Flier, writing for the Court of Appeal, said there was substantial evidence supporting an award of punitive damages. The adjustors, she wrote, were “patently wrong” in refusing a defense based on Hughes’ conclusion that the women were “independently” liable, even though Walker’s potential liability arose from the operation of the remote in the common areas, and Williams wasn’t even present and could only be held liable in the capacity of a unit owner.

Farmers, she added, stood by the original decision, without even consulting coverage counsel. Rejecting the company’s claim that the coverage question was “intricate” and the denial of a defense a mere “misunderstanding,” she described the denial as stemming from a “theory made of whole cloth for the occasion,” and said the company did nothing to correct the alleged misunderstanding, even though it knew the women were particularly vulnerable and that its own procedures for denying a defense were not followed.

But in determining that the company’s oppressive conduct did not justify more than a 1 to 1 ratio of punitive to compensatory damages, the justice noted that the women were made whole by the compensatory damage award, which included a “handsome” award of emotional distress damages as well as their attorney fees.

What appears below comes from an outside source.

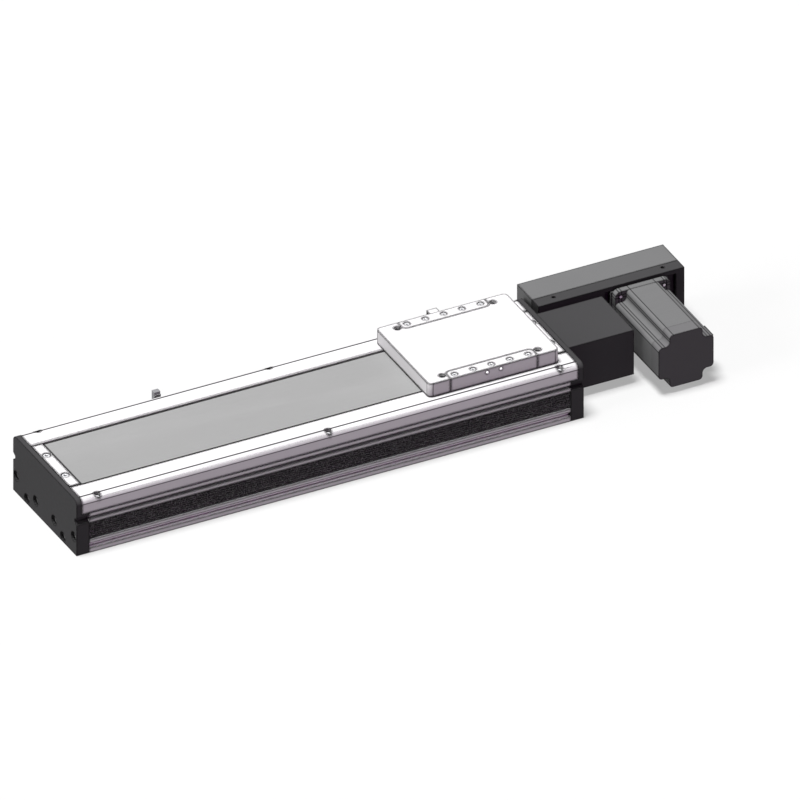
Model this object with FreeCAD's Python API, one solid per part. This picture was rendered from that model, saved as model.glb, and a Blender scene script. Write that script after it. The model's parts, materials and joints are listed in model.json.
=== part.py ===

She also concluded that the conduct was not overly reprehensible, as defined by the Supreme Court in State Farm Mutual Automobile Insurance Company v. Campbell (2003), 538 U.S. 408. While the victims were unusually vulnerable, Flier explained, they suffered no physical injury and the misconduct was not “persistent.”

The justice explained:

“There was one denial of the tender of a defense; ‘persistent’ is not the same as a repetition of the decision in other instances.  For all that the record shows, Farmers’ denial of respondents’ tender of a defense was an isolated incident.”

Attorneys on appeal were John N. Quisenberry and Heather M. McKeon of The Quisenberry Law Firm and Andrew N. Chang, Stuart B. Esner and Gregory R. Ellis of Esner, Chang & Ellis for the plaintiffs and Barry R. Levy and Mitchell C. Tilner of Horvitz & Levy for Farmers.

The case is Walker v. Farmers Insurance Exchange, 07 S.O.S. 4700.